When using forced induction, the air temperature rises dramatically. To cool the air at higher temperatures, an intercooler is needed. An intercooler cools the air before it enters the cylinder (combustion chamber) using air or water. When hot air enters the combustion chamber, it decreases the fuel efficiency as warm air holds less oxygen than cool air. An air to air intercooler uses the cool air from outside to cool the existing hot air as it enters the intercooler. The more surface area the intercooler has the cooler the air can get. There are 2 types of air to air intercooler, the bar and plate intercooler and the tube and fin intercooler. Bar and plate intercoolers can cool the air to lower temperature but a tube and fin intercooler can cost less and also weight less. In air to water intercoolers, instead of using air from outside, it uses a cool liquid to cool the air as it passes though and then uses a radiator to cool the cooling liquid. Air to water intercooler are more complex, heavier and more expensive than air to water intercoolers but can be more efficient than them.

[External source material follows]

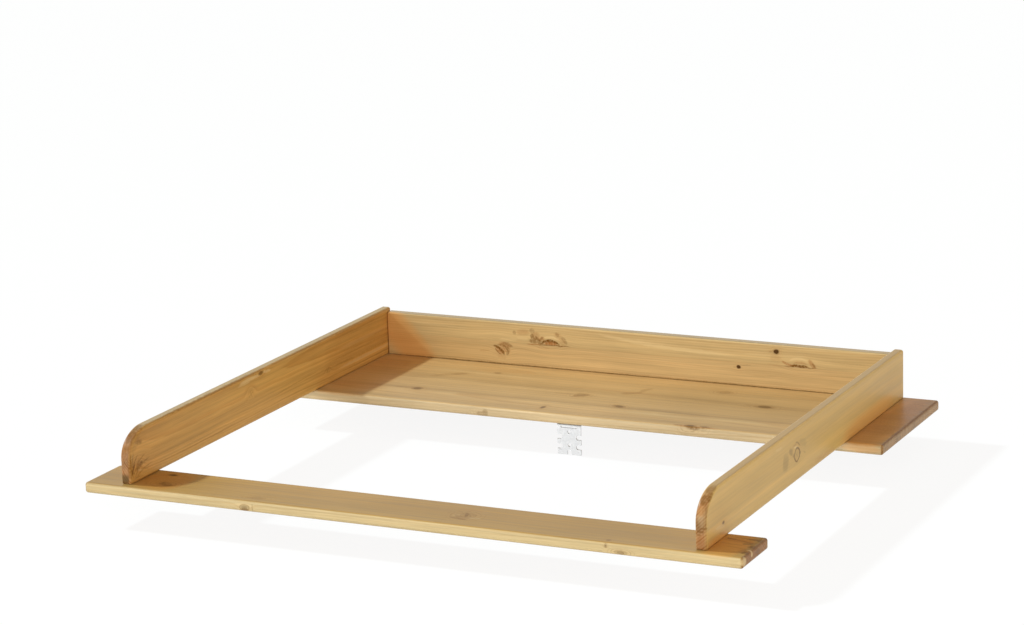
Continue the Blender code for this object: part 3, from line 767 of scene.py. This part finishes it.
def dress_rear_board():
    """The rear board: four staves, with the side rails' shade painted on it, and a dark painted shade line
    at the back rail.
    """
    looks = {
        **COMMON_LOOKS, "face": (193, 158, 108), "edge": (211, 187, 147), "end": (180, 149, 108),
        "short": (132, 90, 44), "figure": 0.32, "level": 16,
    }
    staves = [
        (0.235, -80, -60, 0.7, (255, 255, 255)), (0.5, 90, 50, 0.25, (250, 249, 248)),
        (0.745, -100, 40, 0.55, (253, 250, 246)), (1.0, 80, -60, 0.4, (251, 245, 236)),
    ]
    bands = [
        (518, 0), (526, -5), (535, -2), (550, 2), (564, 6), (572, 2), (580, -7), (590, -2), (606, 1),
        (636, 2), (648, -1), (659, -8), (670, -4), (682, -1), (693, 5), (706, 0), (720, 1), (742, 5),
        (756, 1), (780, 0),
    ]
    knots = [
        knot((-290, 580, 15), (9, 8, 8), 0.68, 0.5, 0.2, swell=0.8),
        knot((-264, 684, 14), (14, 6, 8), 0.2, 0.1, 0.2, turn=24),
        knot((-209, 708, 14), (8, 5, 8), 0.45, 0.2, 0.1),
        knot((-52, 543, 15), (4.5, 9, 8), 0.72, 0.3, 0.2, swell=0.6),
        knot((-25, 628, 14), (11, 10, 10), 0.3, 0.4, 0.3),
        knot((58, 586, 15), (11, 7, 8), 0.68, 0.4, 0.3, turn=-20),
        knot((183, 715, 14), (12, 9, 10), 0.25, 0.2, 0.3), knot((272, 656, 15), (15, 8, 8), 0.72, 0.4, 0.3),
        knot((203, 522, 14), (10, 5, 6), 0.75, 0.5, 0.4), knot((226, 522, 14), (7, 4, 6), 0.5, 0.5, 0.3),
        knot((-150, 517, 8), (9, 6, 6), 0.0, 0.0, 0.12, swell=1.0),
    ]
    # Painted shade: broad dark, red and warm strokes inside the left rail and outside the right rail, a
    # broad grey one over the right half, and the dark line at the back rail's foot
    strokes = {}
    strokes["dark"] = [
        (-438, 762, 438, 762, 2.6, 0.6), (-442, 640, -352, 640, 240, 0.11), (470, 700, 506, 690, 14, 0.35),
        (462, 640, 500, 630, 5, 0.35, 1), (480, 748, 508, 742, 8, 0.4), (468, 590, 506, 584, 4, 0.3),
        (507.5, 530, 507.5, 776, 4, 0.6, 0, 14), (456, 660, 514, 650, 250, 0.32),
        (-440, 600, -330, 602, 4, 0.3), (-440, 642, -300, 644, 5, 0.3), (-440, 682, -320, 681, 4, 0.25),
        (-436, 560, -340, 562, 4, 0.25), (-440, 730, -370, 730, 5, 0.25), (30, 658, 60, 674, 11, 0.34, -2),
        (56, 674, 66, 700, 10, 0.3, 3), (-306, 658, -254, 692, 13, 0.22), (-72, 628, -40, 630, 9, 0.16),
        (-36, 615, -10, 634, 9, 0.34, 3), (194, 519, 221, 516, 5, 0.75), (177, 519, 193, 522, 4, 0.4),
        (223, 517, 239, 519.5, 3, 0.5), (-144, 515.5, -134, 515.5, 6, 0.4, 0, 6),
        (-154, 515.5, -140, 515.5, 3, 0.35, 0, 2), (-330, 580, -300, 579, 8, 0.15),
        (240, 657, 258, 656, 4, 0.2),
    ]
    strokes["red"] = [
        (178, 519, 252, 519, 5, 0.4), (-60, 672, 90, 668, 12, 0.12), (-436, 560, -340, 570, 40, 0.15),
        (-436, 700, -370, 700, 60, 0.22), (462, 610, 506, 600, 30, 0.16),
    ]
    strokes["amber"] = [
        (-442, 640, -352, 640, 240, 0.28), (452, 620, 506, 620, 300, 0.44),
        (446, 514, 508, 514, 8, 0.25, 0, 8),
    ]
    strokes["grey"] = [(60, 600, 560, 600, 340, 0.17)]
    strokes["pale"] = [(-320, 700, -120, 694, 8, 0.12), (70, 560, 300, 566, 10, 0.15)]
    dress_wood("rear_board", "rear_board_pine", looks, staves, bands, knots, strokes)


def dress_back_rail():
    """The back rail: two staves, three broken knots that are drawn by strokes, and painted shade at its
    left end and foot.
    """
    looks = {
        **COMMON_LOOKS, "face": (209, 182, 132), "edge": (172, 148, 112), "end": (190, 145, 90),
        "short": (140, 92, 44), "figure": 0.3, "gloss": 0.18, "streaks": 0.8, "level": 763.5,
    }
    staves = [(0.531, -120, -20, 0.42, (255, 251, 246)), (1.0, 110, 45, 0.66, (254, 254, 250))]
    bands = [(18, -2), (28, 1), (44, 0), (57, -1), (66, 2), (73, 0), (80, 1), (86, 0)]
    knots = [
        knot((-228, 764, 42), (14, 16, 10), 0.0, 0.0, 0.0, swell=2.0, turn=-30),
        knot((-141, 764, 53), (18, 18, 10), 0.0, 0.0, 0.0, swell=2.5),
        knot((187, 764, 46.2), (4.8, 8, 4.2), 1.0, 0.0, 0.0, swell=0.4),
        knot((250, 764, 76.0), (5.6, 8, 4.8), 1.0, 0.2, 0.2, swell=0.6),
        knot((290, 764, 55), (15, 16, 7), 0.0, 0.0, 0.0, swell=2.5),
    ]
    # Painted shade: the warm band at the left end follows the left rail's shadow edge, and the dark line
    # runs along the foot
    strokes = {}
    strokes["amber"] = [(-480, 120, -352, -12, 50, 0.44)]
    strokes["dark"] = [
        (-242, 46, -223, 32, 4.2, 0.95, 3.0), (-240, 42, -229, 32, 2.2, 0.6, -1.5),
        (-235, 47, -214, 53, 3.2, 0.5), (-225, 48, -215.5, 33, 3.2, 0.65, 2),
        (-221, 53, -226, 44, 3.4, 0.5), (-219, 38, -217, 31, 3.4, 0.5),
        (-158, 54.5, -123, 55, 4.4, 1.0, 7.6), (-158, 54, -107, 55, 1.8, 0.75),
        (-164, 58, -151, 57, 6, 0.65), (-174, 70, -165, 60, 7.0, 0.68, -1), (-177, 60, -164, 57, 6, 0.6),
        (-166, 67, -158, 58, 4.4, 0.75), (-175, 80, -170, 72, 8, 0.35), (-131, 76, -124, 70, 5, 0.35),
        (-152, 67, -160, 60, 3.6, 0.55), (-207, 71, -201, 71, 6, 0.4), (-150, 58, -128, 58, 2.6, 0.6, 3),
        (-227, 51, -208, 47, 5, 0.5, 1), (-218, 46, -214, 36, 4, 0.45), (-120, 69, -111, 58, 6, 0.4, 1),
        (192, 49, 207, 50.6, 1.6, 0.3), (178, 45, 183, 46, 1.6, 0.25), (238, 75, 244, 75, 2.0, 0.35),
        (274, 55, 303, 55, 4.6, 1.0, 0.8), (262, 54, 317, 54.2, 1.8, 0.6), (310, 62, 315, 55, 3.0, 0.45),
        (20, 71, 150, 70, 1.2, 0.15), (320, 67, 420, 66, 2.0, 0.15), (210, 34, 250, 36, 1.2, 0.2),
        (-438, 16.4, 438, 16.4, 1.6, 0.6),
    ]
    strokes["red"] = [
        (-238, 44, -228, 35, 6.0, 0.55), (-226, 44, -219, 37, 4.0, 0.5), (-268, 36, -250, 37, 2.4, 0.25),
        (-150, 57, -129, 57, 6.0, 0.85, 1), (-182, 53.6, -156, 54, 1.8, 0.55),
        (-163, 67, -155, 60, 5.0, 0.5), (-132, 75, -116, 57, 10.0, 0.22, 2), (-199, 72, -178, 73, 9.0, 0.3),
        (-168, 74, -162, 62, 12.0, 0.35), (-158, 66, -150, 63, 6.0, 0.5), (-164, 50, -142, 49, 3.0, 0.18),
        (-232, 50, -212, 45, 9.0, 0.4), (-236, 41, -224, 36, 12.0, 0.5), (240, 66, 258, 63, 12, 0.15),
        (259, 62, 280, 55.5, 4.0, 0.55, -1.5), (278, 58, 301, 59, 3.6, 0.35, 3),
        (304, 67, 315, 54, 6.0, 0.5), (236, 55, 262, 54, 2, 0.2), (-236, 30, -220, 27, 6, 0.15),
    ]
    strokes["pale"] = [
        (-48, 79, 172, 64, 6.0, 0.4, -3.5), (-10, 76, 130, 66, 8.0, 0.2, -1),
        (-150, 67, -121, 62, 2.6, 0.4, 4), (272, 64, 302, 65, 4.0, 0.35, 3), (-200, 63, -180, 61, 5.0, 0.2),
        (-390, 74, -290, 71, 3.0, 0.2), (-230, 58, -200, 59, 5.0, 0.2), (200, 68, 300, 72, 4, 0.15),
    ]
    dress_wood("back_rail", "back_rail_pine", looks, staves, bands, knots, strokes)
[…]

Engines need oil to make them slippery or the moving parts would grind together and stick. Parts of a car engine are measured to 0.01 of a millimetre and some engine parts fit together very tightly.

Internal differs from external combustion where the fire is outside the engine, such as a steam engine.

Most road vehicles use the internal combustion engine today, and most of those use the four-stroke engine.

Gas turbines are internal combustion engines that work continuously, not by strokes. Rocket engines and guns are internal combustion engines but they do not turn wheels.